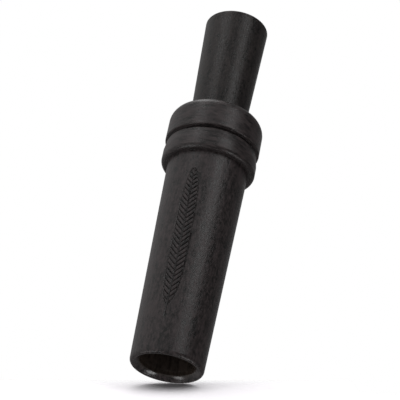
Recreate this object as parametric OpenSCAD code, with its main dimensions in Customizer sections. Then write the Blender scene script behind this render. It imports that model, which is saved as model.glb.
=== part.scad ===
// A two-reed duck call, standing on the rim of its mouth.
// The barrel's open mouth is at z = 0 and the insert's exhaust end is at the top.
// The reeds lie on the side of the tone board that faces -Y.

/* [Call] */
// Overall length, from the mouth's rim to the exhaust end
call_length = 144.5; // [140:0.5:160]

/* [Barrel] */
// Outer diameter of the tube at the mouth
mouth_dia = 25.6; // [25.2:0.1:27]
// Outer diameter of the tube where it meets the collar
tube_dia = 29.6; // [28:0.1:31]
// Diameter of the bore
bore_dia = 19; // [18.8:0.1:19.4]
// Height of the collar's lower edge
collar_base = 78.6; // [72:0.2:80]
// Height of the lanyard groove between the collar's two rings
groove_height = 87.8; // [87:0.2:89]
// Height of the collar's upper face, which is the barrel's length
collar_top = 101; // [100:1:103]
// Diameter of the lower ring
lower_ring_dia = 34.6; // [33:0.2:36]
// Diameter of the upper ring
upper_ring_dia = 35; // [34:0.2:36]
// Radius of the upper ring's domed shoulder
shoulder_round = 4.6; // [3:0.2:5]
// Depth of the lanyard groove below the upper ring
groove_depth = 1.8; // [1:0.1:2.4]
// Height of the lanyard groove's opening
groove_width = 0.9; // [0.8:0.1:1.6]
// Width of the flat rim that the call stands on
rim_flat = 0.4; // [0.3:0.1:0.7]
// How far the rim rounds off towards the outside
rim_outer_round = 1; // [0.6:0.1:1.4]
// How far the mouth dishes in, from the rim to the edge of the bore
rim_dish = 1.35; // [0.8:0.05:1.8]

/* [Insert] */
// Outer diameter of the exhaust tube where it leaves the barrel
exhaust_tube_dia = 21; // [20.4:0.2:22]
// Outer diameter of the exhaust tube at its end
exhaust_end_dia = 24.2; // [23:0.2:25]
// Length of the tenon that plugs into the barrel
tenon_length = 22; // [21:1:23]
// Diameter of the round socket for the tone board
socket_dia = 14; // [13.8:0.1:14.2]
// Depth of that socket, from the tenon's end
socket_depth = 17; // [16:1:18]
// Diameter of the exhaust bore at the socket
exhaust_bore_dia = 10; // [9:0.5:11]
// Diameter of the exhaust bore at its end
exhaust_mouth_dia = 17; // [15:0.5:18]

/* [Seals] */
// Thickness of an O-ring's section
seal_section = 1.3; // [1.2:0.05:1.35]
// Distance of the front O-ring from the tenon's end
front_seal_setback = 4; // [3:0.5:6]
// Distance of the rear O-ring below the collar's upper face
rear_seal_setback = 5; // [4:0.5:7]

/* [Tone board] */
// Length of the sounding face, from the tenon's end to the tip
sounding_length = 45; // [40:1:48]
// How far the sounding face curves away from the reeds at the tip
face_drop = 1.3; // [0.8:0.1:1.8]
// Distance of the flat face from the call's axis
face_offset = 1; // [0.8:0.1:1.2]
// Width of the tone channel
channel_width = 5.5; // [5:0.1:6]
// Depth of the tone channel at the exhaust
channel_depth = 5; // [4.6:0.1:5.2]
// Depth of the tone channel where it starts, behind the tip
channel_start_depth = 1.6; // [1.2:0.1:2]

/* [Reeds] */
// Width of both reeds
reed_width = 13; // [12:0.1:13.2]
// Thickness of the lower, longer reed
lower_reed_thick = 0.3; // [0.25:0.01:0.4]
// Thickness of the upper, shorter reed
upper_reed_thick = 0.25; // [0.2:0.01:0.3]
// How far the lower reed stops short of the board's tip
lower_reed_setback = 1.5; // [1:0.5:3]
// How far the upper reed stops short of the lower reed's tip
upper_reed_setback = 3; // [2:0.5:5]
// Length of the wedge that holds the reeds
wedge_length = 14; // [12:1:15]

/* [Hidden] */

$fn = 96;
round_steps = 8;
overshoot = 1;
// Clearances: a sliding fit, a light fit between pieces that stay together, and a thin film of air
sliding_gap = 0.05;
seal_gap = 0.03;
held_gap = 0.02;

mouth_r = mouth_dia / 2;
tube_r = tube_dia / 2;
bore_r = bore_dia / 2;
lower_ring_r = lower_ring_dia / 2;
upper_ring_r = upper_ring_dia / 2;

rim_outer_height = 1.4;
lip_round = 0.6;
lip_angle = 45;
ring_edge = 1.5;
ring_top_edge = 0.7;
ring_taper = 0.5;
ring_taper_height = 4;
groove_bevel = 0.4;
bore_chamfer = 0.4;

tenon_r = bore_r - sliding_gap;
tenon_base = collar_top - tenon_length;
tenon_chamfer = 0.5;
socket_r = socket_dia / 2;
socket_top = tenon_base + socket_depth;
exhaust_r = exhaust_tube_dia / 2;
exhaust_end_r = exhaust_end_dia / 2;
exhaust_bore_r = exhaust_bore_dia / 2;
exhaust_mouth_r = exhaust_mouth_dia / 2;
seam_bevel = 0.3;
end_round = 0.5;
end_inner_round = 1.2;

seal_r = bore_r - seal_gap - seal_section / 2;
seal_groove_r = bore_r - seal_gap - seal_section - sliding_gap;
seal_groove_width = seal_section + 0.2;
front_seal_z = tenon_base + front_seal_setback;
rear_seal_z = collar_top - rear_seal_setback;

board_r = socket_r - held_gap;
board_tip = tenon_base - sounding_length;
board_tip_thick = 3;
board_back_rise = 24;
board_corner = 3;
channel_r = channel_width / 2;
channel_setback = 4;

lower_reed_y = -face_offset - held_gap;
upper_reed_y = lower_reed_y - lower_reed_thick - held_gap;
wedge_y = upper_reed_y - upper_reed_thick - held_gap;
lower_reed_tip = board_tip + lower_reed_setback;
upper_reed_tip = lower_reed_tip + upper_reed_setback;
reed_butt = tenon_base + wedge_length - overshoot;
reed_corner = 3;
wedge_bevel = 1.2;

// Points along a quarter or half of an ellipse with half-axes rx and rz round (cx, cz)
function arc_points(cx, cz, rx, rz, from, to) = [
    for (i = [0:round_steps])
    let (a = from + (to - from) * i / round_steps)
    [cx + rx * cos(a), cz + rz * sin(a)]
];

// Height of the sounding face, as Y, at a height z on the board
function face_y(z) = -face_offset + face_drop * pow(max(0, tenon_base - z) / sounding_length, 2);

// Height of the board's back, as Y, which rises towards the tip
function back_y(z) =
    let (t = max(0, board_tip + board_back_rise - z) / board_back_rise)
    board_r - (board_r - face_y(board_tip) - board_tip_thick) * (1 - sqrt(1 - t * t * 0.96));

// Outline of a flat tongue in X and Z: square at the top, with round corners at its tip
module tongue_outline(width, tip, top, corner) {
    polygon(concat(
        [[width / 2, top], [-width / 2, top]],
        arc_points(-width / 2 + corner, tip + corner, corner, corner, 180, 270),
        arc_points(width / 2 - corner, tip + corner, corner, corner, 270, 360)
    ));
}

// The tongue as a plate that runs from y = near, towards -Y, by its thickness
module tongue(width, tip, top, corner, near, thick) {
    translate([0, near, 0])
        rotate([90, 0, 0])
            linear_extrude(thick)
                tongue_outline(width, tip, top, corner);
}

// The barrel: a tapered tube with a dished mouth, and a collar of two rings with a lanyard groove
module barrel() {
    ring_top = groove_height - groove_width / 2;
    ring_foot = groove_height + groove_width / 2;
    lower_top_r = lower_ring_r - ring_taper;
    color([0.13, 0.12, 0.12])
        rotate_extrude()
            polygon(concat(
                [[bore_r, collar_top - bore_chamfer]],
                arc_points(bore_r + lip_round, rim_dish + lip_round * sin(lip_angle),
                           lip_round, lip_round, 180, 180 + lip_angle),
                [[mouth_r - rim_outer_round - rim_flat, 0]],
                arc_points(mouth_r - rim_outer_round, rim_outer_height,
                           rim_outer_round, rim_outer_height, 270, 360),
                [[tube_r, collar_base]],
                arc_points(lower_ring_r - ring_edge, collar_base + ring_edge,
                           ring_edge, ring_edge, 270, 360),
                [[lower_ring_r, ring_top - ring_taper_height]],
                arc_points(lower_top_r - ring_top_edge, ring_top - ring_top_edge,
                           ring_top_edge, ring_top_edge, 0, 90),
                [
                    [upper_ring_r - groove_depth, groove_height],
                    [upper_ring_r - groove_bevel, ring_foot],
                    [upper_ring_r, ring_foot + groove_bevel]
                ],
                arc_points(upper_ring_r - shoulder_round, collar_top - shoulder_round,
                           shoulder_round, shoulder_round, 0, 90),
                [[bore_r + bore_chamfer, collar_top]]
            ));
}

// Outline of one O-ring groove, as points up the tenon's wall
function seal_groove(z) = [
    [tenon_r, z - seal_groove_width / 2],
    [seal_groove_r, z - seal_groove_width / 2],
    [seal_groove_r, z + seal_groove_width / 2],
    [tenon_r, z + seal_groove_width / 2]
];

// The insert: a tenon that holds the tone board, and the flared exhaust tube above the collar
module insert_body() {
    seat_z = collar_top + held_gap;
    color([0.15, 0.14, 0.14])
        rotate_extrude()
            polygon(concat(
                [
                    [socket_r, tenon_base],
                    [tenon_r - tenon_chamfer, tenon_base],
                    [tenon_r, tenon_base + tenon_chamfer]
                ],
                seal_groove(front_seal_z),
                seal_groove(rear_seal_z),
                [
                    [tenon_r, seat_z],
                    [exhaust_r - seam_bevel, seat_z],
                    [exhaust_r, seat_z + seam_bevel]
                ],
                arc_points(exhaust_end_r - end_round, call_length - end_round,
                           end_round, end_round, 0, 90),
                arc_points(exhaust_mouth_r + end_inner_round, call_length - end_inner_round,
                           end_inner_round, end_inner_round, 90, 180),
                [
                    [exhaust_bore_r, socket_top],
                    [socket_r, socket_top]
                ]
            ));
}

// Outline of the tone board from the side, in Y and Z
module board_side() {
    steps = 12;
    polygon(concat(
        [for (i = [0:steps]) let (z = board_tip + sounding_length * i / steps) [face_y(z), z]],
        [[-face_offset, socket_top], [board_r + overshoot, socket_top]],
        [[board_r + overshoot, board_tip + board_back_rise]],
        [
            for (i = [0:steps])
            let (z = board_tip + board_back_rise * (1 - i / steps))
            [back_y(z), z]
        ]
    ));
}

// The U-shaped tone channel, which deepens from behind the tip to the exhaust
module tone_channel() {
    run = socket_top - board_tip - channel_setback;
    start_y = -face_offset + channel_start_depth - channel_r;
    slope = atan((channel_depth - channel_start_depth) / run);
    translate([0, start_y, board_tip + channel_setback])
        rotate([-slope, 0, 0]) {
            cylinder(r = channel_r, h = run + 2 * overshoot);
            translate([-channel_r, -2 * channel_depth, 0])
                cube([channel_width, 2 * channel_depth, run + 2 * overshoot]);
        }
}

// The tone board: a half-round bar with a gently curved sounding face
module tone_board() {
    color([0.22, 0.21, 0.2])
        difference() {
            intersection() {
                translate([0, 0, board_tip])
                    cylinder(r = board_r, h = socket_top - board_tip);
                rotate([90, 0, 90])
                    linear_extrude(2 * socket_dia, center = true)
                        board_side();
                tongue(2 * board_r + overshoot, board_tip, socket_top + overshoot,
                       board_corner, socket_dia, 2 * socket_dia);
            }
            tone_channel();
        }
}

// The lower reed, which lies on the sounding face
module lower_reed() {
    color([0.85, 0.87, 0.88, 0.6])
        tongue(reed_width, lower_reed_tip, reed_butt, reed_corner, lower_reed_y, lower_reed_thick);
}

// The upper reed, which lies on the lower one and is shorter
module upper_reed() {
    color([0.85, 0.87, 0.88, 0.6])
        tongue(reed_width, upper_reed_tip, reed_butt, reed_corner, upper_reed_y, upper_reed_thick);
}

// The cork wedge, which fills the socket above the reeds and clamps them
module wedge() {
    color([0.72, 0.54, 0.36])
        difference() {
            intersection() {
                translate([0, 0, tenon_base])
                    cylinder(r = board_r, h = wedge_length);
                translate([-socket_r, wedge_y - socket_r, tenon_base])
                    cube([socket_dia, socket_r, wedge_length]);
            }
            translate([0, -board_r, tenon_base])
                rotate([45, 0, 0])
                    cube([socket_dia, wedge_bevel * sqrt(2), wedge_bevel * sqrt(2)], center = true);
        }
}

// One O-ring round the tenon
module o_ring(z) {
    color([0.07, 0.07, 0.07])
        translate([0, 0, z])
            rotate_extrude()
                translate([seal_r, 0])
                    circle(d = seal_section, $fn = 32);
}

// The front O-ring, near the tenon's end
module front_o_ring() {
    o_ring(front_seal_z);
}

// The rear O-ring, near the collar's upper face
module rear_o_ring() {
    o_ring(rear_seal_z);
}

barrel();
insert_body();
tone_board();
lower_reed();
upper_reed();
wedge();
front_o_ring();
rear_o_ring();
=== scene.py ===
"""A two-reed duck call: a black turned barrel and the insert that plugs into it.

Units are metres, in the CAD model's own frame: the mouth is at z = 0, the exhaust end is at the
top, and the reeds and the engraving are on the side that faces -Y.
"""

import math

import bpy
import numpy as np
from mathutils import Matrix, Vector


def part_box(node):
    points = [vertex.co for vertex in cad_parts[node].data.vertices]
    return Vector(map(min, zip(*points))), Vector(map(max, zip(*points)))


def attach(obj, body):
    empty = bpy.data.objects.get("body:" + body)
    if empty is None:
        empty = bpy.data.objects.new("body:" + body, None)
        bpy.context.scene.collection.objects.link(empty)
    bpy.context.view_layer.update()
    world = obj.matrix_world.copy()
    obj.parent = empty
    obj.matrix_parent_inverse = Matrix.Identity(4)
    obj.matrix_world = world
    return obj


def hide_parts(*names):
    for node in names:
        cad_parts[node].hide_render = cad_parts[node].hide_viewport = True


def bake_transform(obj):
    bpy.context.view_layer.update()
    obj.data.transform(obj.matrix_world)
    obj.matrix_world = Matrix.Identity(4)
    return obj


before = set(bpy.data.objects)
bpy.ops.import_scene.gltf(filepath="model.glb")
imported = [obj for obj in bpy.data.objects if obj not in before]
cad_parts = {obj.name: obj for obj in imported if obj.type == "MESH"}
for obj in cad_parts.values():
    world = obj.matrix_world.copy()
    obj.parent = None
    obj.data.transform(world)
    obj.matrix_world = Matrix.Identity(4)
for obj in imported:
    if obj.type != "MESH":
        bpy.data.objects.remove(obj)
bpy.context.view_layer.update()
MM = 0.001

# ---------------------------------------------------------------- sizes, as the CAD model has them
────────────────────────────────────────
→ DIRECTIONS FOR THIS TASK
Exactly as written, quote the lines from the one that has "round the tenon" down to the one that has "if empty is", and include both.

→ TASK RESULT
// One O-ring round the tenon
module o_ring(z) {
    color([0.07, 0.07, 0.07])
        translate([0, 0, z])
            rotate_extrude()
                translate([seal_r, 0])
                    circle(d = seal_section, $fn = 32);
}

// The front O-ring, near the tenon's end
module front_o_ring() {
    o_ring(front_seal_z);
}

// The rear O-ring, near the collar's upper face
module rear_o_ring() {
    o_ring(rear_seal_z);
}

barrel();
insert_body();
tone_board();
lower_reed();
upper_reed();
wedge();
front_o_ring();
rear_o_ring();
=== scene.py ===
"""A two-reed duck call: a black turned barrel and the insert that plugs into it.

Units are metres, in the CAD model's own frame: the mouth is at z = 0, the exhaust end is at the
top, and the reeds and the engraving are on the side that faces -Y.
"""

import math

import bpy
import numpy as np
from mathutils import Matrix, Vector


def part_box(node):
    points = [vertex.co for vertex in cad_parts[node].data.vertices]
    return Vector(map(min, zip(*points))), Vector(map(max, zip(*points)))


def attach(obj, body):
    empty = bpy.data.objects.get("body:" + body)
    if empty is None:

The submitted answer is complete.